Subject : Technology, Media & Telecommunications - Data Protection & Privacy

RBI's New Payment Rules and DPDPA Create Dual Compliance Challenge

Supreme Today News Desk

RBI's New Payment Rules and DPDPA Create Dual Compliance Challenge for India's Digital Economy

New Delhi – A significant regulatory shift is underway in India's digital landscape as the Reserve Bank of India (RBI) tightens security for digital payments, while simultaneously mandating adherence to the country's new data privacy law. The RBI's 'Authentication Mechanisms for Digital Payment Transactions Directions, 2025', set to take effect for payment system providers by April 1, 2026, are not merely a technical upgrade but a foundational move that embeds data protection principles into the heart of India's financial technology framework.

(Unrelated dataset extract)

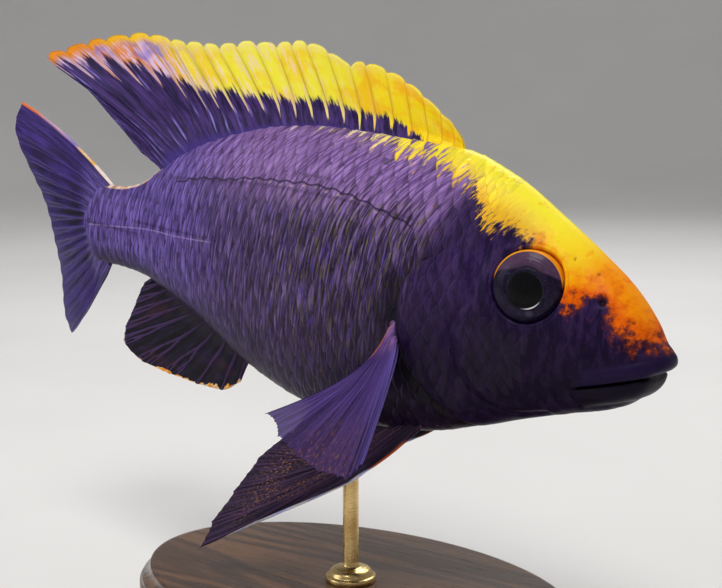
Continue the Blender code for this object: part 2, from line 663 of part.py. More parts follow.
def stand():
    turns = np.linspace(0, 2 * math.pi, 49)[:-1]
    rim = [(0.0, 0.97), (0.8, 1.0), (BASE_THICKNESS - BASE_EDGE, 1.0), (BASE_THICKNESS - 0.4, 0.975),
           (BASE_THICKNESS, 0.945)]
    foot = place(np.array([ROD_AT, 0.0, 0.0])) / MM
    rings = []
    for z, size in rim:
        x = foot[0] + BASE_LENGTH / 2 * size * np.cos(turns)
        y = foot[1] + BASE_WIDTH / 2 * size * np.sin(turns)
        rings.append(np.stack([x, y, z + 0 * x], -1) * MM)
    ring_mesh("stand_base", rings, "wood")
    belly = on_skin(ROD_AT, 180.0, GAP)
    top = place(belly) / MM
    turns = np.linspace(0, 2 * math.pi, 17)[:-1]
    start = BASE_THICKNESS + GAP
    profile = [(start, COLLAR_RADIUS), (start + COLLAR_HEIGHT * 0.6, COLLAR_RADIUS),
               (start + COLLAR_HEIGHT, COLLAR_RADIUS - 0.8), (start + COLLAR_HEIGHT, ROD_RADIUS),
               (top[2] - 0.25, ROD_RADIUS)]
    rings = []
    for z, radius in profile:
        x = foot[0] + radius * np.cos(turns)
        y = foot[1] + radius * np.sin(turns)
        rings.append(np.stack([x, y, z + 0 * x], -1) * MM)
    ring_mesh("stand_rod", rings, "brass")


for item in list(bpy.data.objects):
    bpy.data.objects.remove(item)
head()
torso()
tail_base()
dorsal_fin()
anal_fin()
caudal_fin()
for label, hand in (("right", 1), ("left", -1)):
    pelvic_fin("pelvic_fin_" + label, hand)
    pectoral_fin("pectoral_fin_" + label, hand)
    eye_ball("eye_" + label, hand, 0.0, "eye")
stand()
for item in bpy.context.scene.objects:
    item.data.set_sharp_from_angle(angle=math.radians(SHARP_FROM))
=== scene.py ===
"""The peacock cichlid display model, dressed: one skin, its scales, fins, eyes and the stand.

The fish is shaped in its own frame, in millimetres: s from the snout to the tail, w to its
right and z up. `place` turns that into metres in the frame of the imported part.
"""

import math

import bpy
import numpy as np
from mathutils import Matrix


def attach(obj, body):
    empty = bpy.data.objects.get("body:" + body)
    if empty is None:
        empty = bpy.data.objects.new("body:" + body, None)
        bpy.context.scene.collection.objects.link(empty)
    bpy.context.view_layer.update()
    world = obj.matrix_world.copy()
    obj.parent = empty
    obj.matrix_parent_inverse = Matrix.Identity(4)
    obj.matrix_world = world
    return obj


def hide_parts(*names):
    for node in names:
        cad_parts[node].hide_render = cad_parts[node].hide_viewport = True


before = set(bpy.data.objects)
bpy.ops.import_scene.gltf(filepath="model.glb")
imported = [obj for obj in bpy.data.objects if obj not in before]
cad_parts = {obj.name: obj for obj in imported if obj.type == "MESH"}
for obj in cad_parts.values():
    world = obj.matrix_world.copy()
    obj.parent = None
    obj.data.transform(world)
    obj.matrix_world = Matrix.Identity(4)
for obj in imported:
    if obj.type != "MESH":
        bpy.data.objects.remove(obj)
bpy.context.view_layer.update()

MM = 0.001

# The body, as the part's own source gives it.
STANDARD_LENGTH = 115.0
NOSE_DOWN = 5.6
PITCH_PIVOT = 40.25
AXIS_HEIGHT = 55.0
CENTRE_SHIFT = 30.18
TAIL_SWING_START = 78.0
TAIL_SWING = 2.0
BACK = [(1.0, -2.0), (1.1, -1.5), (1.4, -0.9), (2.0, -0.3), (3.0, 0.5), (4.7, 3.2), (8.4, 7.3),
        (12.5, 10.4), (19.9, 15.1), (27.6, 19.4), (36.0, 22.0), (46.0, 22.6), (58.0, 22.8),
        (69.0, 22.0), (80.0, 19.6), (91.0, 15.4), (97.0, 11.6), (102.5, 8.2), (108.0, 7.0),
        (115.0, 7.2)]
BELLY = [(1.0, -2.2), (1.1, -2.5), (1.5, -3.0), (2.6, -3.8), (3.3, -5.6), (4.7, -7.6), (8.2, -9.7),
         (16.6, -12.5), (29.4, -17.4), (37.0, -19.9), (45.0, -21.3), (53.0, -21.7), (61.0, -21.0),
         (68.0, -19.4), (74.6, -17.1), (84.0, -12.7), (93.0, -9.4), (100.0, -7.4), (106.0, -6.9),
         (115.0, -7.4)]
HALF_WIDTH = [(1.0, 0.4), (1.1, 1.2), (1.4, 2.3), (2.1, 3.3), (3.2, 4.1), (6.0, 5.2), (10.0, 6.0),
              (20.0, 7.4), (30.0, 8.5), (38.0, 9.1), (48.0, 9.3), (58.0, 8.9), (70.0, 7.3), (85.0, 4.9),
              (97.0, 3.3), (107.0, 2.3), (115.0, 1.6)]
WIDEST = [(1.0, -2.1), (3.0, -2.9), (10.0, -2.2), (20.0, -1.0), (35.0, -1.0), (55.0, 0.2), (115.0, 0.0)]
BACK_SHAPE, SNOUT_SHAPE, BELLY_SHAPE = 1.08, 0.74, 0.86
SNOUT_LENGTH = 16.0
MOUTH_START, MOUTH_CORNER = (0.9, -3.3), (11.6, -6.9)
MOUTH_ROW = 0.56
GILL_EDGE = [(31.5, 34.0), (32.0, 14.0), (33.0, 8.6), (36.4, 6.2), (38.6, 2.8), (39.3, -1.4),
             (38.0, -7.0), (33.8, -12.4), (28.2, -17.0), (25.5, -22.0), (23.0, -34.0)]
TAIL_EDGE = [(111.0, 9.5), (112.6, 6.6), (115.2, 3.4), (116.2, 0.0), (115.0, -3.6), (112.2, -6.9),
             (110.6, -9.5)]
EYE = (20.0, 5.6)
EYE_RADIUS, EYE_SUNK = 5.1, 1.5
EYE_FORWARD, EYE_UP = 14.0, 6.0
NOSTRIL = (9.9, 5.2)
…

For law firms and their clients in the banking and fintech sectors, this convergence of financial regulation and data privacy creates a complex, dual-compliance challenge that requires immediate and strategic attention.

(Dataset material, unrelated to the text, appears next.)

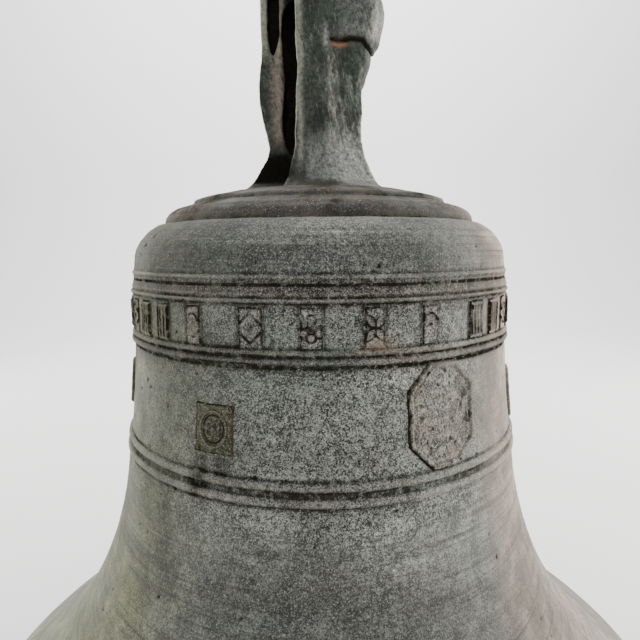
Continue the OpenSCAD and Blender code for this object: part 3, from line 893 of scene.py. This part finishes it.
def tile_shape(motif, wear, half_w, half_h, seed):
    """A frieze tile: a low plate with a motif in raised lines, both worn."""
    def shape(u, v, p):
        ragged = 0.55 * fbm(p, 4, seed, 2)
        edge = slab(u, v, half_w, half_h) + ragged
        plate = step(0.5, -0.5, edge)
        whole = 1 - step(0.15, 0.75, fbm(p, 6, seed + 3, 3) + wear)
        lines = motif(u + 0.5 * ragged, v) * whole
        field = 0.75 + 0.30 * fbm(p, 3, seed + 5, 2)
        height = plate * (field + 0.85 * lines) - 1.1 * (1 - plate)
        # painted shade round the tile's edge, stronger on its left
        rim = hump(edge, -0.3, 1.0) * (1.15 - 0.4 * step(-half_w, half_w, u))
        dirt_and_shade = 1.3 * rim * (0.8 + 0.6 * fbm(p, 7, seed + 7, 2))
        # the motif's lines are darkened with painted shade
        dirt_and_shade = dirt_and_shade + 0.95 * lines * step(-0.7, 0.1, fbm(p, 5, seed + 9, 2))
        # painted highlight beside the lines, offset to their right
        lit = motif(u - 1.3, v + 0.4) * whole * (1 - lines)
        return height, relief_marks(p, dirt_and_shade, 0.9 * lit, 1.2)
    return shape


def join(parts):
    verts, faces, marks = [], [], {}
    base = 0
    for v, f, m in parts:
        verts.append(v)
        faces += [[base + i for i in face] for face in f]
        for key, value in m.items():
            marks.setdefault(key, []).append(value)
        base += len(v)
    return np.concatenate(verts), faces, {k: np.concatenate(v) for k, v in marks.items()}


def tile_patch(low, high, motif, wear, seed, grid):
    half_w = math.radians(high - low) / 2 * wall_radius(TILE_LOW) / MM
    shape = tile_shape(motif, wear, half_w, (TILE_HIGH - TILE_LOW) / 2 / MM, seed)
    return patch((low - 0.5, high + 0.5), (TILE_LOW - 0.6 * MM, TILE_HIGH + 0.6 * MM), grid, shape)


def frieze_tiles():
    """The band's tiles. The five on the front differ, and fluted ones fill most of the rest."""
    spans = [(wrap((low + high) / 2), low, high) for low, high in TILES]
    front = sorted(span for span in spans if abs(span[0]) < 36)
    rest = sorted((middle % 360, low, high) for middle, low, high in spans if abs(middle) >= 36)
    parts = []
    for k, (_, low, high) in enumerate(front):
        parts.append(tile_patch(low, high, MOTIFS[k % 4], FRONT_WEAR[k], 100 + 10 * k, 0.36))
    for k, (middle, low, high) in enumerate(rest):
        motif = MOTIFS[(k // 3) % 4] if k % 3 == 2 else fluting
        grid = 0.45 if abs(wrap(middle)) < 75 else 0.7
        parts.append(tile_patch(low, high, motif, -0.05, 300 + 10 * k, grid))
    return mesh_object("frieze_tiles_relief", *join(parts))


def relief(name, node, margin, grid, make_shape, *seed):
    """The relief that stands for a CAD node, on a patch that reaches margin degrees past it."""
    az0, az1, z0, z1 = extent(node)
    half_w = math.radians(az1 - az0) / 2 * wall_radius((z0 + z1) / 2) / MM
    shape = make_shape(half_w, (z1 - z0) / 2 / MM, *seed)
    return mesh_object(name, *patch((az0 - margin, az1 + margin), (z0 - MM, z1 + MM), grid, shape))


def octagon(u, v, half_w, half_h, cut):
    """Distance outside a rectangle with cut corners, negative inside."""
    return np.maximum(slab(u, v, half_w, half_h),
                      (np.abs(u) + np.abs(v) - half_w - half_h + cut) / 1.414)


def stamp_shape(half_w, half_h):
    """A plaque with a quatrefoil in two rings and a knob in each corner."""
    def shape(u, v, p):
        edge = slab(u, v, half_w, half_h) + 0.5 * fbm(p, 5, 201, 2)
        plate = step(0.6, -0.6, edge)
        away = np.hypot(u, v * 0.86)
        flower = np.maximum(stroke(petals(u, v, 4, 2.9, 2.3, math.pi / 4), 1.1),
                            stroke(np.hypot(u, v), 1.8))
        corner = stroke(np.hypot(np.abs(u) - half_w + 3, np.abs(v) - half_h + 3), 1.6)
        rings = stroke(away - 8.9, 1.3), 0.6 * stroke(away - 6.9, 0.7)
        lines = np.maximum.reduce([*rings, flower, corner])
        lines = lines * (1 - 0.6 * step(0.2, 0.8, fbm(p, 6, 203, 2)))
        height = plate * (0.8 + 0.25 * fbm(p, 3, 205, 2) + 0.8 * lines) - 1.1 * (1 - plate)
        spots = step(0.15, 0.6, fbm(p, 5, 207, 2)) * step(2, -half_w, u)
        # painted shade round the plaque's edge and beside its lines
        dirt_and_shade = 0.9 * hump(edge, -0.2, 0.9) + 0.8 * stroke(lines - 0.5, 0.6, 0.3)
        marks = relief_marks(p, dirt_and_shade + 0.22 + 0.5 * spots, 0.5 * lines, 0.60)
        marks["stain"] = 0.35 * stroke(edge + 0.2, 1.2, 0.8) * step(0, half_w, u)
        marks["olive"] = 0.9 * plate
        marks["brown"] = 0 * plate
        return height, marks
    return shape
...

The new RBI Directions signal an end to the over-reliance on SMS-based One-Time Passwords (OTPs), pushing the industry towards a more robust, multi-factor authentication system. This development is occurring just as the legal and corporate sectors are grappling with the impending implementation of the Digital Personal Data Protection Act, 2023 (DPDPA). The RBI has explicitly linked these two frameworks, creating a new paradigm where security measures must be designed with privacy as a core component, not an afterthought.

The Core Mandate: Weaving Security and Privacy Together

The RBI's new principles-based framework aims to modernize authentication beyond conventional methods. It requires all domestic digital payment transactions to be verified using at least two different factors of authentication (AFA), chosen from three categories: * Something the user knows: A password or PIN. * Something the user has: A physical card, hardware token, or a device-bound OTP. * Something the user is: Biometric identifiers like fingerprints or facial recognition.

Crucially, for transactions where a card is not physically present, at least one of these factors must be "dynamically generated" (like a transaction-specific OTP) or "capable of being proven" (like biometrics). It is this third category—biometrics—that brings the DPDPA into sharp focus.

Biometric data is classified as 'personal data' under the DPDPA, and its collection and processing require explicit consent and adherence to stringent data fiduciary obligations. The RBI's Directions explicitly state that while payment system providers (PSPs) can implement checks beyond the standard AFA, they must ensure these "meet requirements under the Digital Personal Data Protection Act, 2023 (DPDPA)."

As one legal analysis from Bar and Bench notes, "The mandated alignment with the provisions of the DPDPA reflects the RBI’s commitment to embedding privacy considerations directly into security design, ensuring that user rights are preserved alongside enhanced controls." This statement underscores the regulatory intent: PSPs cannot simply choose the most secure authentication method; they must choose one that is both secure and privacy-compliant. This will necessitate a profound shift in product design, legal vetting, and risk assessment for every bank, non-bank, and fintech company operating in India.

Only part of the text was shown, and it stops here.